• WHAT THE TASK ASKS:
All material below is to be reproduced exactly.

• DATA:
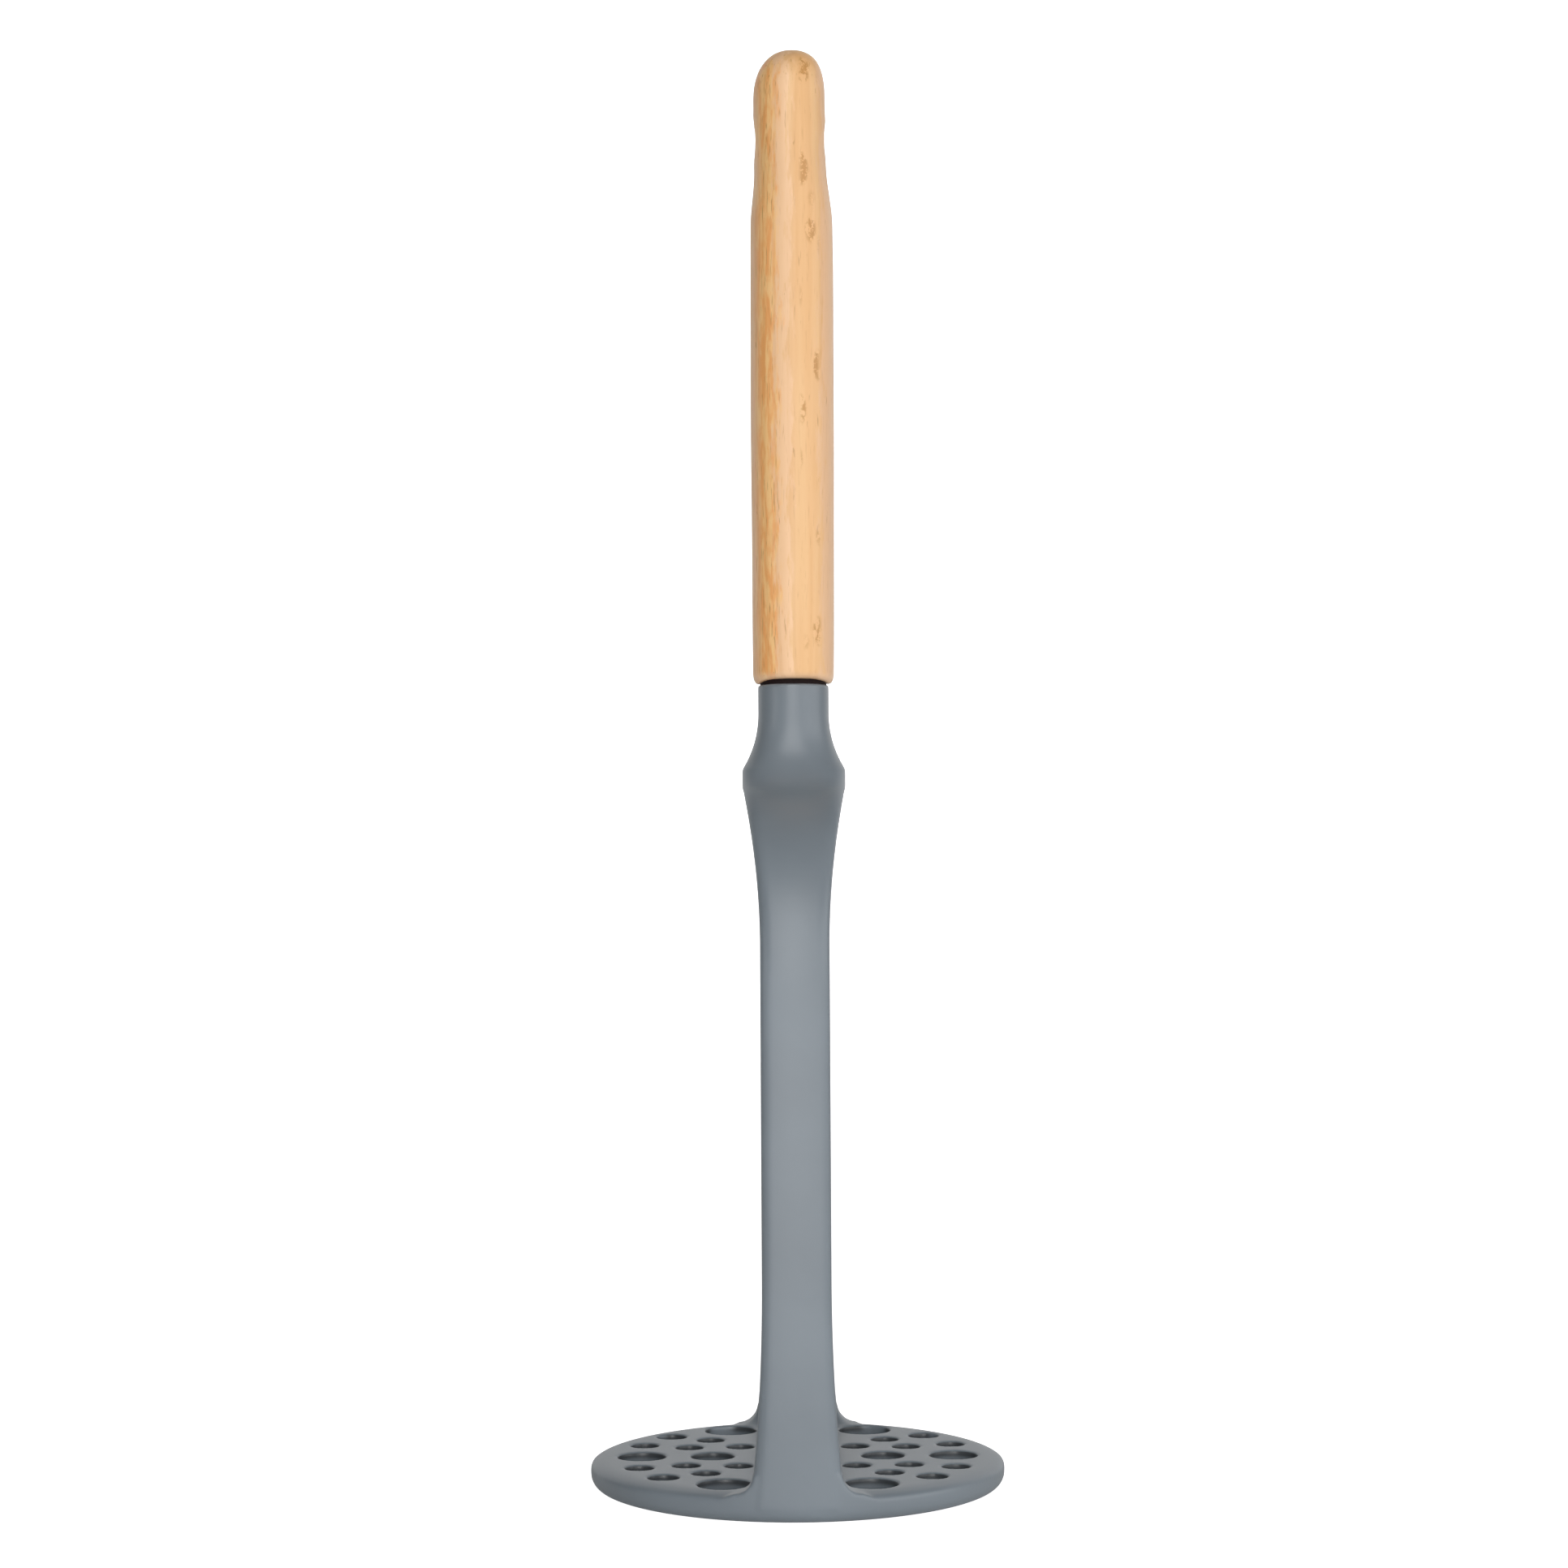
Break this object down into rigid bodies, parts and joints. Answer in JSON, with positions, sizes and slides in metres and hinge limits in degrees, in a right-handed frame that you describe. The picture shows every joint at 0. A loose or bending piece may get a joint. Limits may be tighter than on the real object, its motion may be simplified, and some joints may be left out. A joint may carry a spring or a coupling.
{
  "type": "potato masher",
  "caption": "Potato masher with an oval wooden handle, an arched shank and a round perforated mashing plate, soft grey over a stiff inner core.",
  "frame": {"origin": "middle of the mashing plate's flat underside", "axes": "+Z from the plate up the handle; the arch stands in the YZ plane with its arms at -Y and +Y; X is across the strap"},
  "size_m": [0.084, 0.084, 0.2912],
  "materials": {
    "beech": "satin oiled",
    "silicone": "matte",
    "core_nylon": "matte",
    "adhesive": "cured, dull"
  },
  "bodies": {
    "root": {"beech_handle": "beech", "masher_head": "silicone", "head_core": "core_nylon", "tang_adhesive": "adhesive"}
  },
  "joints": []
}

• OUTPUT FOR THIS TASK:
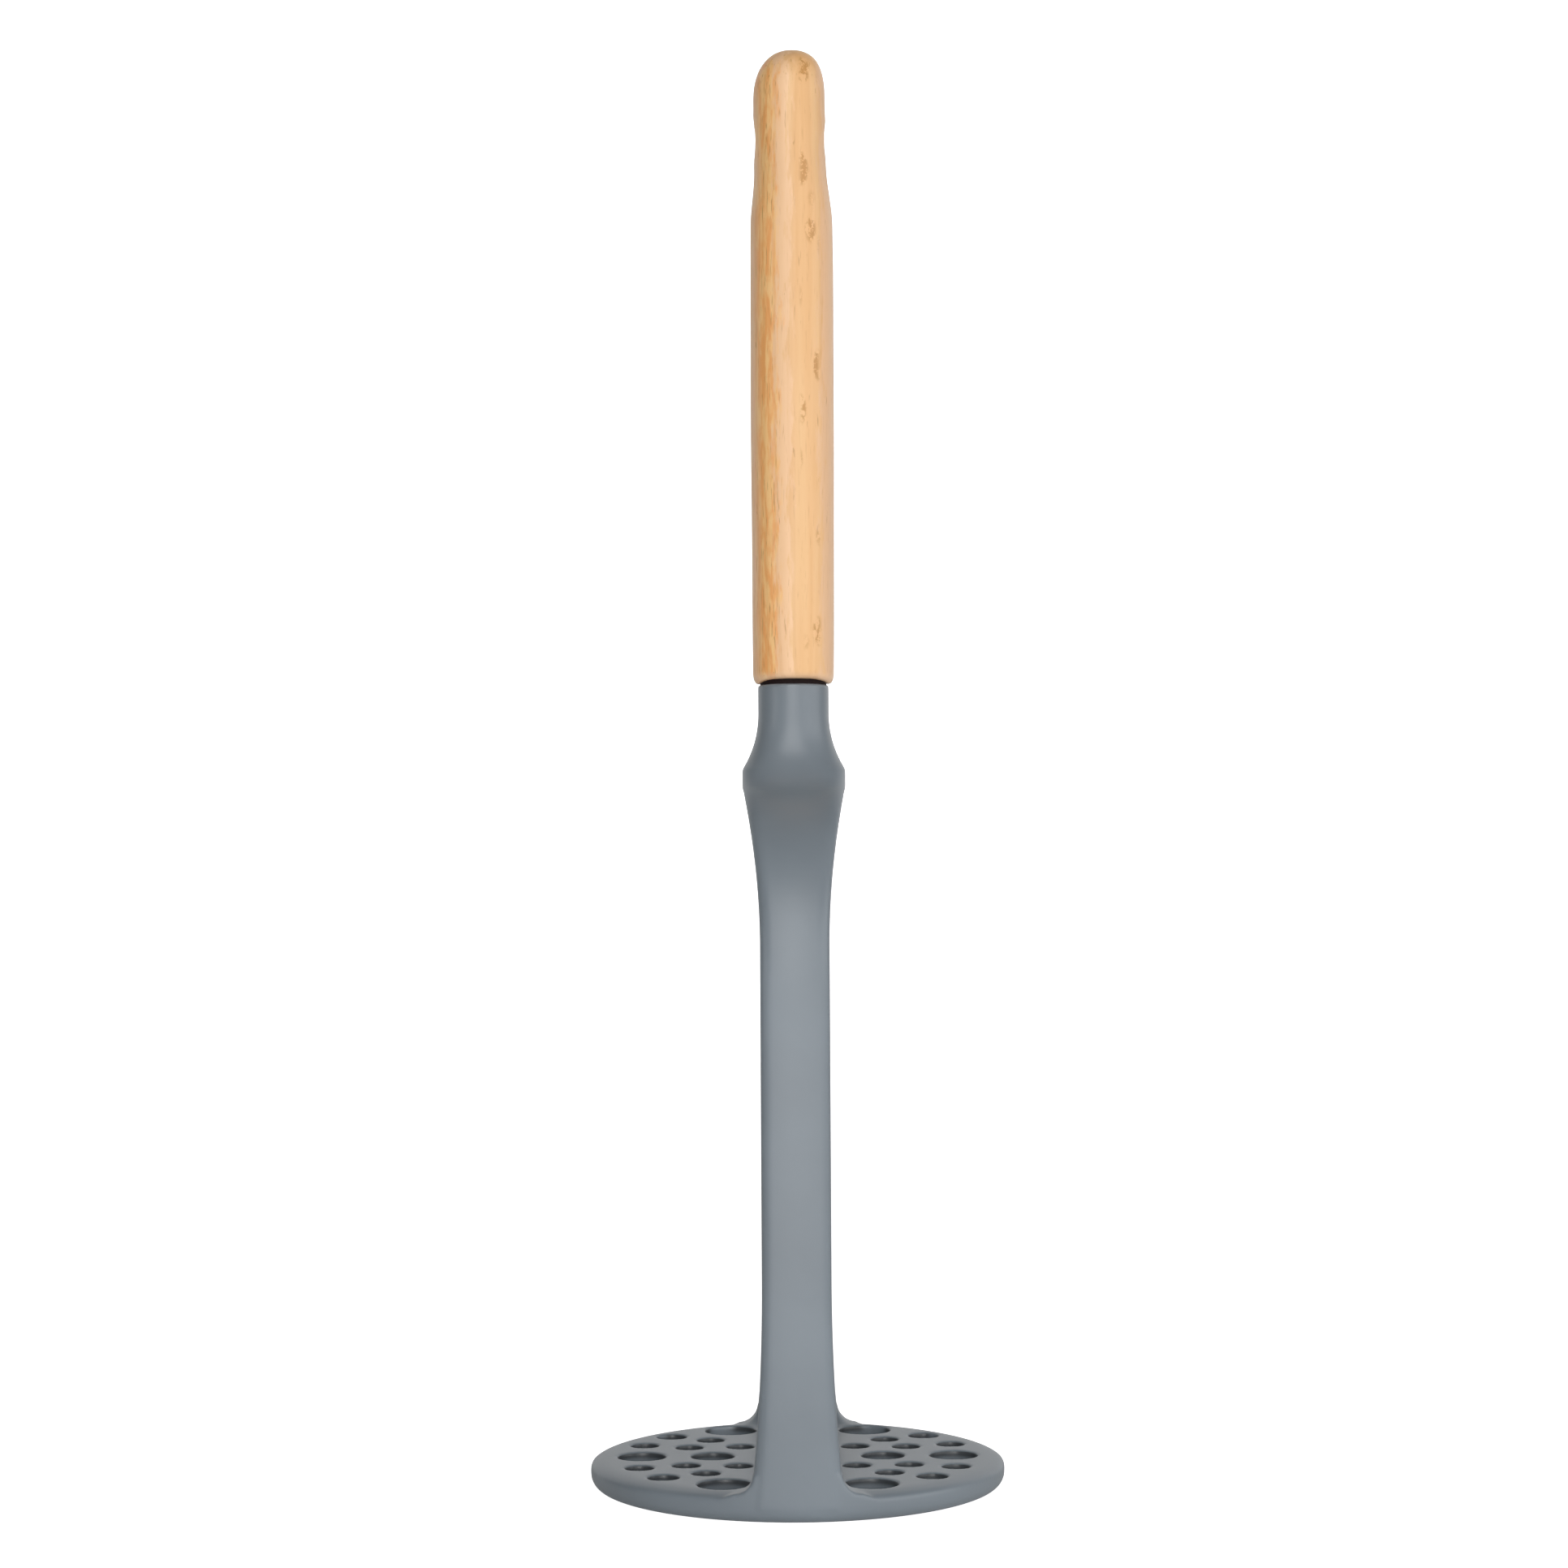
Break this object down into rigid bodies, parts and joints. Answer in JSON, with positions, sizes and slides in metres and hinge limits in degrees, in a right-handed frame that you describe. The picture shows every joint at 0. A loose or bending piece may get a joint. Limits may be tighter than on the real object, its motion may be simplified, and some joints may be left out. A joint may carry a spring or a coupling.
{
  "type": "potato masher",
  "caption": "Potato masher with an oval wooden handle, an arched shank and a round perforated mashing plate, soft grey over a stiff inner core.",
  "frame": {"origin": "middle of the mashing plate's flat underside", "axes": "+Z from the plate up the handle; the arch stands in the YZ plane with its arms at -Y and +Y; X is across the strap"},
  "size_m": [0.084, 0.084, 0.2912],
  "materials": {
    "beech": "satin oiled",
    "silicone": "matte",
    "core_nylon": "matte",
    "adhesive": "cured, dull"
  },
  "bodies": {
    "root": {"beech_handle": "beech", "masher_head": "silicone", "head_core": "core_nylon", "tang_adhesive": "adhesive"}
  },
  "joints": []
}